_Listed records_

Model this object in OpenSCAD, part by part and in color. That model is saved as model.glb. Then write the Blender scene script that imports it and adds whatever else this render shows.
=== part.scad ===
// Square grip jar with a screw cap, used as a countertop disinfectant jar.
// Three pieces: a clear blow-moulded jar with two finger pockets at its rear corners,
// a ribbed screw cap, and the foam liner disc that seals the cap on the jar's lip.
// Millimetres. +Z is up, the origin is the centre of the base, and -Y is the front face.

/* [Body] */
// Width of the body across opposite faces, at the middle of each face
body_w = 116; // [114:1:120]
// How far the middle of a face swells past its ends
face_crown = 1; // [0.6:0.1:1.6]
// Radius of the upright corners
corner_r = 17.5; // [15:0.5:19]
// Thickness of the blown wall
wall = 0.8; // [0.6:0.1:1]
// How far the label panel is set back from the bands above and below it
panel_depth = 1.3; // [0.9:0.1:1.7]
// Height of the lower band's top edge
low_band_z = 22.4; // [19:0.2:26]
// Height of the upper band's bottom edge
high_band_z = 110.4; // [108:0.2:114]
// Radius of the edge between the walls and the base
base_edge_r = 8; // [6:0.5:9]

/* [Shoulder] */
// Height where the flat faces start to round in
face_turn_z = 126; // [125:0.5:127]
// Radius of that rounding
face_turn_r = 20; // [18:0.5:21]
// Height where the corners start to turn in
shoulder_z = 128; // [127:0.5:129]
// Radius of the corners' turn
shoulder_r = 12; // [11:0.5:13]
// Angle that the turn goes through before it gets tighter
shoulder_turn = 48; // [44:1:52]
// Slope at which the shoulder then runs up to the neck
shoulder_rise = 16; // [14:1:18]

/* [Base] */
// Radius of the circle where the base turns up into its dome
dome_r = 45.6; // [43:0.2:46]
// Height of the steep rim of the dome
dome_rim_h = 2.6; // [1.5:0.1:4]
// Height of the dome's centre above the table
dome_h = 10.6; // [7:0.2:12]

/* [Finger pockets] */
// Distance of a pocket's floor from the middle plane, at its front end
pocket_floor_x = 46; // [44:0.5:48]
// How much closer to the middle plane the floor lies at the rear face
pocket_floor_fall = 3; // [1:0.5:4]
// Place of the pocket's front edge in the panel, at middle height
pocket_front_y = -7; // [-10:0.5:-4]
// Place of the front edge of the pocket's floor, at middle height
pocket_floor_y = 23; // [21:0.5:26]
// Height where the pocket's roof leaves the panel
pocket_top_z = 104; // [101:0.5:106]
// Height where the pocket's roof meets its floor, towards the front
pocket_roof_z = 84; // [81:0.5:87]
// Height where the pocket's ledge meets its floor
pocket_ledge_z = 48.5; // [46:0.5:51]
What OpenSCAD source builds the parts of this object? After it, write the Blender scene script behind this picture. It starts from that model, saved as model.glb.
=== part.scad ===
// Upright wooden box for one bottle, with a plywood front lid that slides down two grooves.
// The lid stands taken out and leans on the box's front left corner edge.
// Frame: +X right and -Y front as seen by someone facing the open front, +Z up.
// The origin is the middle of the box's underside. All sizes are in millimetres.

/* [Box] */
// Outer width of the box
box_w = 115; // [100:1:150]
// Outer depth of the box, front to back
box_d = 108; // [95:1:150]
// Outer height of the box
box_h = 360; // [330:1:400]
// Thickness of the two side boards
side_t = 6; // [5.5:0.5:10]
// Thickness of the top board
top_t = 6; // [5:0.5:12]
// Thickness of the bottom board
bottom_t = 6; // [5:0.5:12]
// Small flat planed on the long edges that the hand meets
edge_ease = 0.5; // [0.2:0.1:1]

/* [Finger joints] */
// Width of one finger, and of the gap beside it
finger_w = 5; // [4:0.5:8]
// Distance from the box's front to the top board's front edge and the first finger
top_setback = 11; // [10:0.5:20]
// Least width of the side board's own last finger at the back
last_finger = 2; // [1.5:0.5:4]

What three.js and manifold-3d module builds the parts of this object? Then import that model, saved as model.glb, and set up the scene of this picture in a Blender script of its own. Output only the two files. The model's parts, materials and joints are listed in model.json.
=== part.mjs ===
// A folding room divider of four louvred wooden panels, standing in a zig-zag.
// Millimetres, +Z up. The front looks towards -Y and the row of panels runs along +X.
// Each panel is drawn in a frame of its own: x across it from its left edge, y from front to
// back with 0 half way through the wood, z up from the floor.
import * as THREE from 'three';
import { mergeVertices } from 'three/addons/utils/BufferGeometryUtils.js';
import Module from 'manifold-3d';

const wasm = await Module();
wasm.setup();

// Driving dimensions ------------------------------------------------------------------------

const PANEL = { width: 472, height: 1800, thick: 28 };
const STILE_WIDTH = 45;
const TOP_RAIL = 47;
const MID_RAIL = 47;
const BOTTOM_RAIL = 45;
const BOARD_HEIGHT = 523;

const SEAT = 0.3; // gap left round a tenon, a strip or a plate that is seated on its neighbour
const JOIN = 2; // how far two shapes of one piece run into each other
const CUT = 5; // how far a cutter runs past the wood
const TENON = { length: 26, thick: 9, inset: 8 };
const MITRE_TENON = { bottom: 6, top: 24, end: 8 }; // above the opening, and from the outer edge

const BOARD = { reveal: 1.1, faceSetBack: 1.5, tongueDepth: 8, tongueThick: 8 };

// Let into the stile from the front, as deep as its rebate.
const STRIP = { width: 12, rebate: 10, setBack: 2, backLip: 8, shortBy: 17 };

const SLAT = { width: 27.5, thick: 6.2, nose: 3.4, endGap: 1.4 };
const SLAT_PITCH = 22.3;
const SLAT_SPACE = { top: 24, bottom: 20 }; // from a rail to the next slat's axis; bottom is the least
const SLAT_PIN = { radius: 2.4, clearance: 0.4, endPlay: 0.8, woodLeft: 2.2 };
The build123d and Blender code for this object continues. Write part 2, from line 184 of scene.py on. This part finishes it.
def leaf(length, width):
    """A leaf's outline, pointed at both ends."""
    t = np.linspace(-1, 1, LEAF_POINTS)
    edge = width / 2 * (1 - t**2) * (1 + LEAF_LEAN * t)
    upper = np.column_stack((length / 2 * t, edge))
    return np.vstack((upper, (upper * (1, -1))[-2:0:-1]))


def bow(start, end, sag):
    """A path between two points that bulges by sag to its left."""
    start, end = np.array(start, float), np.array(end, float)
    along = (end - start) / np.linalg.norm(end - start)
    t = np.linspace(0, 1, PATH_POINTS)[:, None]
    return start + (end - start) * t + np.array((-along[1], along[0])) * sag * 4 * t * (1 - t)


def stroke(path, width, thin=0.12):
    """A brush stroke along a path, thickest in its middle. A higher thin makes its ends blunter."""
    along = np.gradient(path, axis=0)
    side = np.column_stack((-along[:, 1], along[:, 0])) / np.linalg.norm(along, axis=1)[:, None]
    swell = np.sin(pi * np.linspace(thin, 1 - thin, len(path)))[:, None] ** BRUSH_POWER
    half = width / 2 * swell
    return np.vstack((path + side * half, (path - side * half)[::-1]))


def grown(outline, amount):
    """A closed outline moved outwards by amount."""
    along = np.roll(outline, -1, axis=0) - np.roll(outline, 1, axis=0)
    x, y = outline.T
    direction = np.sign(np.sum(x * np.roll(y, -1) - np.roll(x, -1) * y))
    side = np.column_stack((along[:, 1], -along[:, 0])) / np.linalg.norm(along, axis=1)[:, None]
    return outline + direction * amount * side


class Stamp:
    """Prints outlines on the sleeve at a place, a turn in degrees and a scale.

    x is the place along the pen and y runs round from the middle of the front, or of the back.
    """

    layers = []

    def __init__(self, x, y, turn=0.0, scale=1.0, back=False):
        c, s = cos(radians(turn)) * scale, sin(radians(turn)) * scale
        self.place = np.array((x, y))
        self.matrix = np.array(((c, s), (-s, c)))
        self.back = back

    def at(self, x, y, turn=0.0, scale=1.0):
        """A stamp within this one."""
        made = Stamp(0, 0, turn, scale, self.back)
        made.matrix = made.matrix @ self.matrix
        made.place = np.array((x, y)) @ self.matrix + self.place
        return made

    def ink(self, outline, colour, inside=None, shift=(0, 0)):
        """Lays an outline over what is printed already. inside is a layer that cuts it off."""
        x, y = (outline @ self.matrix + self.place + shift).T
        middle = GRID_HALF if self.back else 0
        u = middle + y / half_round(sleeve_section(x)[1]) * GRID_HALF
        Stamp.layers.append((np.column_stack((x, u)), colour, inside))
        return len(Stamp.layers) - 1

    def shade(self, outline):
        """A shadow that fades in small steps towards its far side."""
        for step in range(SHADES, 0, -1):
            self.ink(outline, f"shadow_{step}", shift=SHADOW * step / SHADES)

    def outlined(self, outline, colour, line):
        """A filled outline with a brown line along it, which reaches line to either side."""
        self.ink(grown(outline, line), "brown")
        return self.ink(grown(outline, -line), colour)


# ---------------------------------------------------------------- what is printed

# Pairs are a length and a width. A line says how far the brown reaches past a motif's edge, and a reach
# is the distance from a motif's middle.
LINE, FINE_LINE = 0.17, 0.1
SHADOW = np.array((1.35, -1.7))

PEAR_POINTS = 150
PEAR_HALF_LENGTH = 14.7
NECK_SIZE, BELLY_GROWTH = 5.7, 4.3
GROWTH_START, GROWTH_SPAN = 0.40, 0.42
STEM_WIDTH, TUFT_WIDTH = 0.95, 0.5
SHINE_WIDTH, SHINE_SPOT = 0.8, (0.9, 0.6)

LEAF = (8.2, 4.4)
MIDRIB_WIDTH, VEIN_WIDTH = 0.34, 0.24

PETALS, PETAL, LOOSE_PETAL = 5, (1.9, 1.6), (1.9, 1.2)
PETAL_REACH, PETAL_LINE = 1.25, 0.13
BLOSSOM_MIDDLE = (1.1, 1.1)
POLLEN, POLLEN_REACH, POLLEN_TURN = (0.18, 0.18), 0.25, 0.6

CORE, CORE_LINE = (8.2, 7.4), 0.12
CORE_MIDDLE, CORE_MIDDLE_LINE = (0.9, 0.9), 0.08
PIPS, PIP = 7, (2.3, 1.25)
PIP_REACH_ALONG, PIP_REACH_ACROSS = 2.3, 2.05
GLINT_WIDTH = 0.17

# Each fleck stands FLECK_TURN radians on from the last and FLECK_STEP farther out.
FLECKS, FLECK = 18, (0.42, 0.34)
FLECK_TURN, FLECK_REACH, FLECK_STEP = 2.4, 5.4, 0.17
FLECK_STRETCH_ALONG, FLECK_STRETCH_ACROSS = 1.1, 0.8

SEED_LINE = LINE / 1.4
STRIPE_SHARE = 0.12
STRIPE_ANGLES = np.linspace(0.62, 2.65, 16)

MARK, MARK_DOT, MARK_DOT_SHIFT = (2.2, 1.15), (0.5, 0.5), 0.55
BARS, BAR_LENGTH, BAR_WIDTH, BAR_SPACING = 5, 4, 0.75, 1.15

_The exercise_
Begin with the line containing "The build123d and", end with the line containing "return start +", and transcribe exactly every line in that span, with nothing added.

_Written answer_
The build123d and Blender code for this object continues. Write part 2, from line 184 of scene.py on. This part finishes it.
def leaf(length, width):
    """A leaf's outline, pointed at both ends."""
    t = np.linspace(-1, 1, LEAF_POINTS)
    edge = width / 2 * (1 - t**2) * (1 + LEAF_LEAN * t)
    upper = np.column_stack((length / 2 * t, edge))
    return np.vstack((upper, (upper * (1, -1))[-2:0:-1]))


def bow(start, end, sag):
    """A path between two points that bulges by sag to its left."""
    start, end = np.array(start, float), np.array(end, float)
    along = (end - start) / np.linalg.norm(end - start)
    t = np.linspace(0, 1, PATH_POINTS)[:, None]
    return start + (end - start) * t + np.array((-along[1], along[0])) * sag * 4 * t * (1 - t)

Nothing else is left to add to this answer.